A few very valuable tools that I have picked up on my previous journeys:
htop - real-time process information display doohickey. It has the
same concept as 'top' - it shows information like CPU time and memory
consumption of all currently running processes. htop has friendlier
features, and is simply easier for me to understand as compared to
iftop - a command run by a superuser (root) to identify traffic
flowing through a machine's network interface. Essentially, it shows
real-time information about current connections to the machine.
Information like the source and destination IP address and ports,
current transfer rate and cumulative traffic for a specific
connection, and total traffic for the entire interface. If you are
trying to track down a traffic hog on your network, then this can be
very useful to have on a transparent bridge/firewall or router.

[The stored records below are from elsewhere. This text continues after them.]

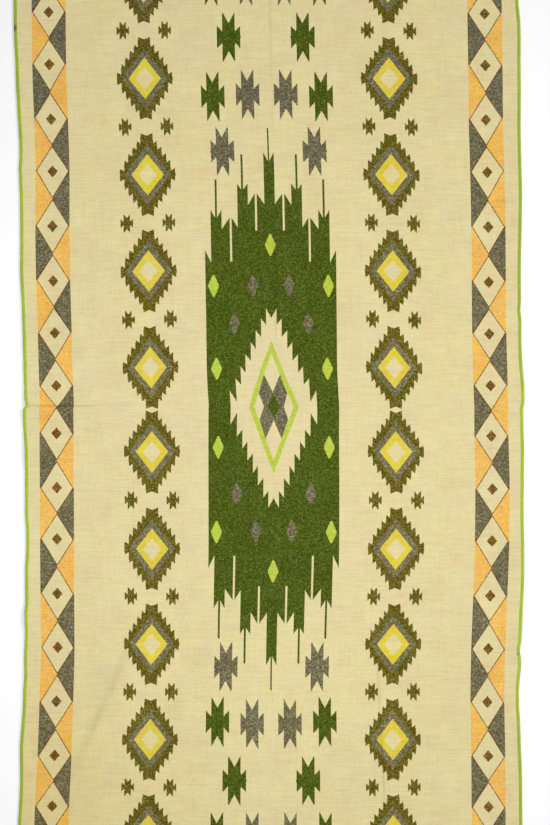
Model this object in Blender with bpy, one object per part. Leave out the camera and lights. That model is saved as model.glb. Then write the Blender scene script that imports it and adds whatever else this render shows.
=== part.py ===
"""A woven blanket laid out flat, face up: the cloth and the yarn edging sewn over its four edges.

Metres, +Z up. The blanket lies on the plane z = 0 with its length along Y, the head at +Y, and
its origin under the middle of its outline.
"""

from collections import namedtuple
from math import cos, hypot, pi, sin

import bmesh
import bpy
from mathutils import Vector

MM = 0.001

# Driving sizes
HALF_LENGTH = 1.166
CLOTH_THICKNESS = 0.0024
EDGING_WIDTH = 0.0082
EDGING_WALL = 0.0008
EDGING_LIP = 0.0012
SEWN_GAP = 0.00035

# Distances in from the outline: the cloth's cut edge, the inner side of the edging,
# and where the cloth is back down on the surface
CUT_EDGE = EDGING_LIP + SEWN_GAP
EDGING_INSIDE = EDGING_WIDTH + 0.0004
TOUCH_DOWN = 0.036

# How far the cloth is held up inside its edging
EDGE_RISE = EDGING_WALL + SEWN_GAP
EDGING_HEIGHT = 2 * (EDGING_WALL + SEWN_GAP) + CLOTH_THICKNESS

# The outline, head to foot, in millimetres: the two long sides wander, and step at the
# crosswise storage fold
Section = namedtuple("Section", "y left right")
SECTIONS = (
    Section(1166, -640.2, 623.5),
    Section(1022, -638.4, 624.9),
    Section(947, -637.7, 630.3),
    Section(872, -634.1, 630.4),
    Section(797, -631.3, 630.9),
    Section(722, -627.3, 630.4),
    Section(647, -623.6, 631.3),
    Section(535, -622.7, 634.0),
    Section(422, -621.7, 632.1),
    Section(347, -622.2, 631.0),
    Section(272, -618.5, 631.3),
    Section(197, -616.0, 632.4),
    Section(122, -614.1, 633.9),
    Section(47, -612.3, 639.8),
    Section(30, -611.5, 640.2),
    Section(12, -609.0, 638.9),
    Section(7, -609.2, 637.7),
    Section(3, -613.6, 636.4),
    Section(-2, -614.5, 636.1),
    Section(-16, -615.2, 637.0),
    Section(-56, -613.6, 637.8),
    Section(-103, -610.4, 638.9),
    Section(-178, -609.7, 638.7),
    Section(-253, -609.9, 637.8),
    Section(-316, -607.0, 639.2),
    Section(-353, -607.1, 639.5),
    Section(-403, -609.9, 639.7),
    Section(-478, -609.4, 637.1),
    Section(-516, -611.0, 634.7),
    Section(-553, -610.2, 632.9),
    Section(-628, -612.4, 631.3),
    Section(-666, -612.1, 629.2),
    Section(-703, -614.4, 626.3),
    Section(-741, -615.3, 626.5),
    Section(-778, -617.8, 628.9),
    Section(-853, -622.6, 631.3),
    Section(-928, -622.2, 634.0),
    Section(-1003, -625.2, 634.5),
    Section(-1166, -626.8, 636.6),
)

# Folds and wrinkles, in metres. Each runs from its start to its end and fades out at both.
# A ridge falls away over `left` and `right`, as seen walking along it. A valley's line stays on
# the surface, and the cloth rises over `left` and comes down over `right` on both sides of it.
Fold = namedtuple("Fold", "kind x0 y0 x1 y1 height left right")
CREASE_Y = 0.0085
CREASE_RISE = 0.008
CREASE_FALL = 0.040
SPINE_HEAD = 0.0027
SPINE_LEAN = 0.0189
SPINE_END = 0.600
SPINE_REACH = 0.080
SPINE_FALL = 0.006
FOLDS = (
    Fold("valley", -0.950, CREASE_Y, -0.100, CREASE_Y, 0.0024, CREASE_RISE, CREASE_FALL),
    Fold("ridge", 0.160, CREASE_Y, 1.000, CREASE_Y, 0.0026, 0.018, CREASE_FALL),
    Fold("ridge", 0.0002, 1.300, 0.0134, SPINE_END, 0.0014, SPINE_REACH, SPINE_FALL),
    Fold("ridge", -0.282, -0.476, -0.525, -1.014, 0.0076, 0.110, 0.025),
    Fold("ridge", -0.720, -0.522, -0.470, -0.515, 0.0035, 0.046, 0.046),
    Fold("ridge", 0.740, -0.545, 0.500, -0.535, 0.0035, 0.050, 0.050),
    Fold("ridge", 0.740, 0.085, 0.480, 0.100, 0.0030, 0.060, 0.060),
    Fold("ridge", -0.720, -0.110, -0.500, -0.100, 0.0025, 0.060, 0.060),
)

# Grid lines: spans as (start, end, steps). Columns are shares of the way between the
# touch-down lines of the two long sides; rows are heights in metres.
COLUMN_SPANS = (
    (0.000, 0.070, 2),
    (0.070, 0.260, 14),
    (0.260, 0.475, 5),
    (0.525, 0.980, 8),
)
SPINE_STEPS = (-0.024, -SPINE_FALL, 0.0, 0.020)
ROW_SPANS = (
    (-1.130, -1.020, 2),
    (-1.020, -0.440, 20),
    (-0.440, -0.075, 6),
    (0.075, 0.165, 2),
    (0.165, 1.130, 13),
)
CREASE_STEPS = (
    -CREASE_RISE - CREASE_FALL,
    -CREASE_RISE - 0.5 * CREASE_FALL,
    -CREASE_RISE,
    0.0,
    CREASE_RISE,
    CREASE_RISE + 0.5 * CREASE_FALL,
    CREASE_RISE + CREASE_FALL,
)


def secant(k, column):
    """Slope of a column between section k and the next one."""
    a, b = SECTIONS[k], SECTIONS[k + 1]
    return (getattr(b, column) - getattr(a, column)) / (b.y - a.y)


def tangent(k, column):
    """Slope of a column at section k: none at a turn, else between the slopes on both sides."""
    if k in (0, len(SECTIONS) - 1):
        return 0.0
    before, after = secant(k - 1, column), secant(k, column)
    if before * after <= 0.0:
        return 0.0
    return 2.0 * before * after / (before + after)


def outline(y, column):
    """A long side's distance from the centre line at height y, in metres."""
    h = max(min(y / MM, SECTIONS[0].y), SECTIONS[-1].y)
    k = max(i for i in range(len(SECTIONS) - 1) if SECTIONS[i].y >= h)
    a, b = SECTIONS[k], SECTIONS[k + 1]
    span = b.y - a.y
    t = (h - a.y) / span
    value = (
        getattr(a, column) * (1 + 2 * t) * (1 - t) ** 2
        + tangent(k, column) * span * t * (1 - t) ** 2
        + getattr(b, column) * t * t * (3 - 2 * t)
        - tangent(k + 1, column) * span * t * t * (1 - t)
    )
    return value * MM


def bell(w):
    """One at nought, falling smoothly to nought at one."""
    return cos(0.5 * pi * min(abs(w), 1.0)) ** 2


def fold_height(fold, x, y):
    """How high one fold lifts the cloth at a place."""
    along = Vector((fold.x1 - fold.x0, fold.y1 - fold.y0))
    there = Vector((x - fold.x0, y - fold.y0))
    share = there.dot(along) / along.length_squared
    if not 0.0 < share < 1.0:
        return 0.0
    side = along.cross(there) / along.length
    if fold.kind == "ridge":
        across = bell(side / (fold.left if side > 0.0 else fold.right))
    elif abs(side) < fold.left:
        across = sin(0.5 * pi * abs(side) / fold.left)
    else:
        across = bell((abs(side) - fold.left) / fold.right)
    return fold.height * sin(pi * share) * across


def folds_at(x, y):
    """The height of all folds, which inside the edging is level across its width."""
    end = HALF_LENGTH - EDGING_INSIDE
    y = max(min(y, end), -end)
    x = max(x, outline(y, "left") + EDGING_INSIDE)
    x = min(x, outline(y, "right") - EDGING_INSIDE)
    return sum(fold_height(fold, x, y) for fold in FOLDS)


def underside(x, y):
    """The height of the cloth's underside: its folds, and its rise into the edging."""
    inward = min(
        x - outline(y, "left"),
        outline(y, "right") - x,
        HALF_LENGTH - abs(y),
    )
    share = (inward - EDGING_INSIDE) / (TOUCH_DOWN - EDGING_INSIDE)
    rise = EDGE_RISE if share < 1e-6 else EDGE_RISE * (1.0 - min(share, 1.0))
    return folds_at(x, y) + rise


def spread(spans):
    """Every grid line of a table of spans, once each."""
    lines = set()
    for start, end, steps in spans:
        for i in range(steps + 1):
            lines.add(round(start + (end - start) * i / steps, 6))
    return lines


def row_heights():
    """The y of each grid row, foot to head, with the cut edge and both edging lines."""
    ends = [HALF_LENGTH - inset for inset in (CUT_EDGE, EDGING_INSIDE)]
    rows = spread(ROW_SPANS)
    rows |= {CREASE_Y + step for step in CREASE_STEPS}
    rows |= set(ends) | {-end for end in ends}
    return sorted(rows)


def column_places(y):
    """The x of each grid column at height y, left to right."""
    left, right = outline(y, "left"), outline(y, "right")
    low, high = left + TOUCH_DOWN, right - TOUCH_DOWN
    middle = [low + (high - low) * share for share in spread(COLUMN_SPANS) | {1.0}]
    spine = SPINE_HEAD + SPINE_LEAN * (HALF_LENGTH - max(y, SPINE_END))
    middle += [spine + step for step in SPINE_STEPS]
    edges = [left + CUT_EDGE, left + EDGING_INSIDE, right - EDGING_INSIDE, right - CUT_EDGE]
    return sorted(middle + edges)


def fabric(name, colour, roughness):
    """A matt woven material from an 8-bit colour."""
    material = bpy.data.materials.new(name)
    material.use_nodes = True
    shader = material.node_tree.nodes["Principled BSDF"]
    linear = [((c / 255 + 0.055) / 1.055) ** 2.4 for c in colour]
    shader.inputs["Base Color"].default_value = (*linear, 1.0)
    shader.inputs["Roughness"].default_value = roughness
    shader.inputs["Metallic"].default_value = 0.0
    material.diffuse_color = (*linear, 1.0)
    return material


def link(name, bm, material):
    """Puts a finished mesh into the scene as a named object."""
    bm.normal_update()
    mesh = bpy.data.meshes.new(name)
    bm.to_mesh(mesh)
    bm.free()
    mesh.shade_smooth()
    mesh.set_sharp_from_angle(angle=0.6)
    mesh.materials.append(material)
    piece = bpy.data.objects.new(name, mesh)
    bpy.context.scene.collection.objects.link(piece)
    return piece


def make_cloth(material):
    """The woven sheet: a grid laid on its underside, thickened upwards."""
    rows = row_heights()
    columns = [column_places(y) for y in rows]
    across, along = len(columns[0]) - 1, len(rows) - 1
    bm = bmesh.new()
    bmesh.ops.create_grid(bm, x_segments=across, y_segments=along, size=0.5)
    for vert in bm.verts:
        i = round((vert.co.x + 0.5) * across)
        j = round((vert.co.y + 0.5) * along)
        x, y = columns[j][i], rows[j]
        vert.co = (x, y, underside(x, y))
    piece = link("cloth", bm, material)
    solidify = piece.modifiers.new("thickness", "SOLIDIFY")
    solidify.thickness = CLOTH_THICKNESS
    solidify.offset = 1.0
    return piece


def edging_profile():
    """The edging's section as (inward, up) from the foot of the outline: a channel with a
    rounded back that takes the cloth's edge."""
    top = EDGING_HEIGHT
    width = EDGING_WIDTH
    lip = EDGING_LIP
    wall = EDGING_WALL
    return (
        (width, 0.0),
        (0.0022, 0.0),
        (0.0005, 0.0009),
        (0.0, 0.5 * top),
        (0.0005, top - 0.0009),
        (0.0022, top),
        (width - 0.0018, top),
        (width, top - 0.0004),
        (width, top - wall),
        (lip, top - wall),
        (lip, wall),
        (width, wall),
    )


def sweep(name, stations, material):
    """One edging strip: its section carried from station to station, each an
    (outer point, inward direction, lift)."""
    profile = edging_profile()
    rings = [
        [outer + inward * depth + Vector((0.0, 0.0, lift + up)) for depth, up in profile]
        for outer, inward, lift in stations
    ]
    bm = bmesh.new()
    loops = []
    for ring in rings:
        verts = [bm.verts.new(co) for co in ring]
        loops.append([bm.edges.new((verts[i - 1], verts[i])) for i in range(len(verts))])
    for before, after in zip(loops, loops[1:]):
        bmesh.ops.bridge_loops(bm, edges=before + after)
    for end in (loops[0], loops[-1]):
        bmesh.ops.edgeloop_fill(bm, edges=end)
    bmesh.ops.recalc_face_normals(bm, faces=bm.faces)
    return link(name, bm, material)


def side_stations(column, inward):
    """Stations of a long side's edging, foot to head."""
    rows = row_heights()
    rows[0], rows[-1] = -HALF_LENGTH, HALF_LENGTH
    stations = []
    for y in rows:
        x = outline(y, column)
        stations.append((Vector((x, y, 0.0)), inward, folds_at(x, y)))
    return stations


def end_stations(y, inward):
    """Stations of an end's edging, between the two long ones."""
    columns = column_places(y - CUT_EDGE if y > 0 else y + CUT_EDGE)[1:-1]
    return [(Vector((x, y, 0.0)), inward, folds_at(x, y)) for x in columns]


def main():
    """Clears the scene and builds the blanket."""
    for old in list(bpy.data.objects):
        bpy.data.objects.remove(old, do_unlink=True)
    wool = fabric("woven_cloth", (224, 210, 158), 0.95)
    yarn = fabric("edging_yarn", (163, 188, 66), 0.9)
    make_cloth(wool)
    right, left = Vector((1.0, 0.0, 0.0)), Vector((-1.0, 0.0, 0.0))
    up, down = Vector((0.0, 1.0, 0.0)), Vector((0.0, -1.0, 0.0))
    sweep("edging_left", side_stations("left", right), yarn)
    sweep("edging_right", side_stations("right", left), yarn)
    sweep("edging_head", end_stations(HALF_LENGTH, down), yarn)
    sweep("edging_foot", end_stations(-HALF_LENGTH, up), yarn)


main()
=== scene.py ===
"""A woven alpaca blanket laid out flat: its patterned cloth and the yarn edging overlocked round it.

Metres, +Z up, the head at +Y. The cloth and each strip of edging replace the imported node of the
same name. Figures of the pattern are charted in threads, counted from the middle of the blanket.
"""

import random
from collections import namedtuple
from functools import lru_cache
from math import cos, pi, sin

import bmesh
import bpy
from bpy.props import FloatProperty, FloatVectorProperty, PointerProperty
from bpy.types import Operator, Panel, PropertyGroup
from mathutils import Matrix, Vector


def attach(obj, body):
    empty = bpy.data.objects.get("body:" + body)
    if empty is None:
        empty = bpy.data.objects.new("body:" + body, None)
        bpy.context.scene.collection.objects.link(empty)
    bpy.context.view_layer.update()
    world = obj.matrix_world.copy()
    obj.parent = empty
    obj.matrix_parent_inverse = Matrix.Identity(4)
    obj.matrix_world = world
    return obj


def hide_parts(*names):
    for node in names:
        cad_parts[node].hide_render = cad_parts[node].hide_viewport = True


bl_info = {
    "name": "Woven blanket",
    "version": (1, 0, 0),
    "blender": (4, 5, 0),
    "location": "3D View > Sidebar > Blanket",
    "description": "Weaves a patterned blanket, sews its yarn edging and sets a plain stage",
    "category": "Object",
}

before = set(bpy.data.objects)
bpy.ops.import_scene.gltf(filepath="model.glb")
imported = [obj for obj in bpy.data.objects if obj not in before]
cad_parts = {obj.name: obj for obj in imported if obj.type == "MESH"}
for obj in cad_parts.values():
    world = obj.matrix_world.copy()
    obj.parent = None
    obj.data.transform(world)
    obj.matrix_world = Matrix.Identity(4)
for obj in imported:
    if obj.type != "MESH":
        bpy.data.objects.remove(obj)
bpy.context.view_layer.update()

MM = 0.001

# Distances in from the outline, and heights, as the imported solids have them
HALF_LENGTH = 1.166
EDGING_WIDTH = 0.0082
CUT_EDGE = 0.00155
EDGING_INSIDE = EDGING_WIDTH + 0.0004
TOUCH_DOWN = 0.036
EDGE_RISE = 0.00115
CLOTH_THICKNESS = 0.0024
EDGING_HEIGHT = CLOTH_THICKNESS + 2 * EDGE_RISE

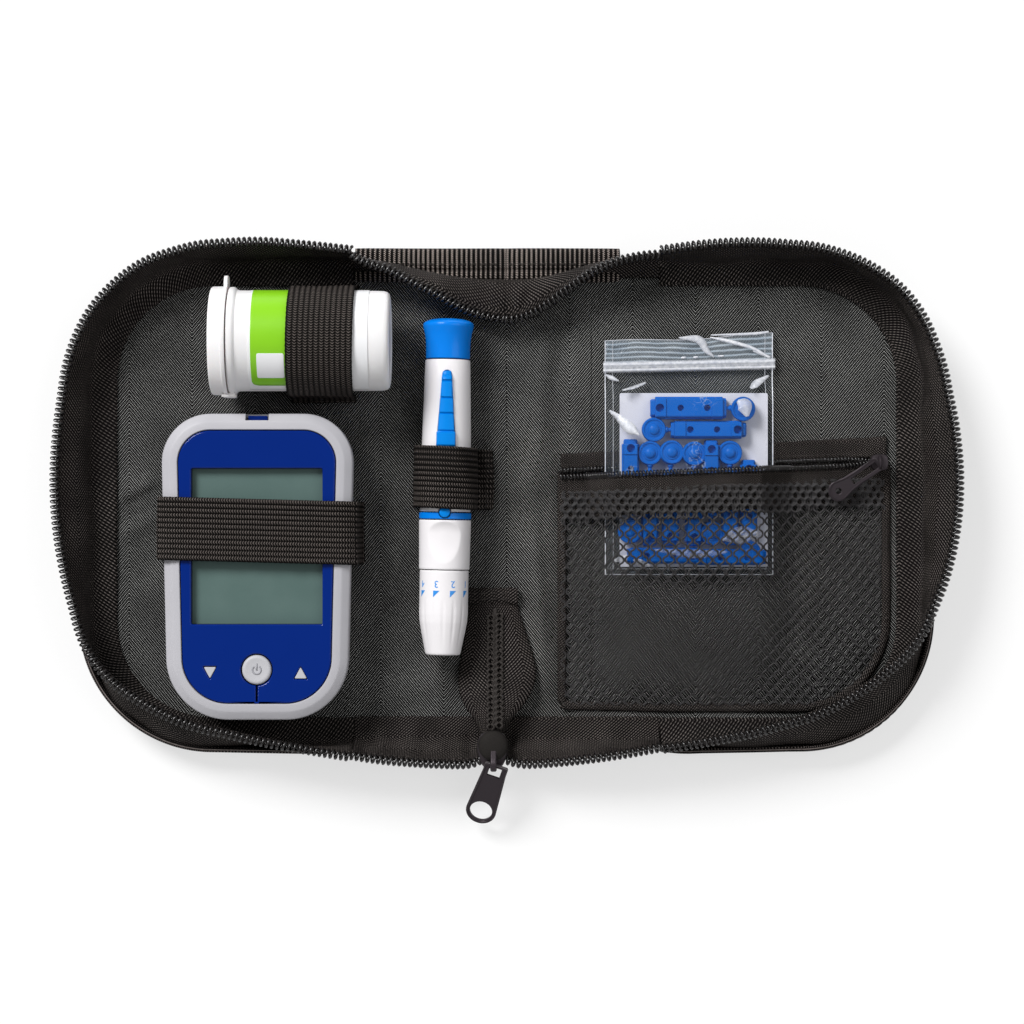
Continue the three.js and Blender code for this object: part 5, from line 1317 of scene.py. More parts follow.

netstat - very useful for showing a list of current network
connections, although it can do much more. Learn the flags: 'netstat
-tuna' ... t - show TCP connections; u - show UDP connections; n -
show numerical addresses and port numbers to avoid DNS lookups; a -
show 'all' listening and non-listening sockets. Also useful, is the
'p' flag, for showing process ID numbers, and 'e' for extended output
(use it twice for more extension).
screen - very valuable. it does a lot. I use it mostly to keep my
shell sessions persistent. Here's a quick scenario as an example. I
ssh to my server, and run 'screen', which kindly gives me a bash
prompt. I start doing work on the command line. My roommate will
usually come home when I'm about half-way through a compile. He will
turn on his Vista-powered laptop, which, unbeknown to him, will
promptly start downloading updates that he will never apply. He
doesn't care that the connection is already painfully slow, and he
just starts downloading an hour-long podcast anyway. This chain of
behavior inevitably puts too much load on the old and predictable
linksys wireless router, which stops working and drops all connections
to the Internet until it is reset... If I wasn't using screen, the
connection would time out, bash would exit, my compile would be
ruined, and the local police would be puzzled as to how all that blood
could have possibly gotten on the ceiling and floors without a single
drop ever hitting any of the walls. Thankfully for everybody
involved, no murder is necessary because the compile is still running!
After resetting the router and scolding my roommate with the
newspaper, I simply reconnect with ssh and run 'screen -r' to reattach
the screen session. It might complain about the screen already being
attached, but i can simply detach it from the old, lingering session
with 'screen -dr'. I could even connect to the remote server from two
different machines, and work from two terminals at the same time by
running 'screen -x'.
I agree with Douglas, munin is a nice tool. It runs in the
background, periodically gathers information about the machine and
spits it into a pretty set of graphs. Some useful information could
be gleaned from those graphs after a glitch, such as memory, disk
usage and CPU temperatures during the few hours preceding the
malfunction. It can take note of network traffic rates, which can
shed at least a glimmer of light on a situation in the event of a
DDoS. Otherwise, it can simply be used to gauge heavy load times, as
Douglas has mentioned. Some people have told me that munin is a
memory hog, but I do not see that to be the case, although maybe I
have simply not deployed it extensively enough.
Hope that help,s and good luck!
> hello all sys admin types
> do you have a set of favorite linux admin tools that you would recommend?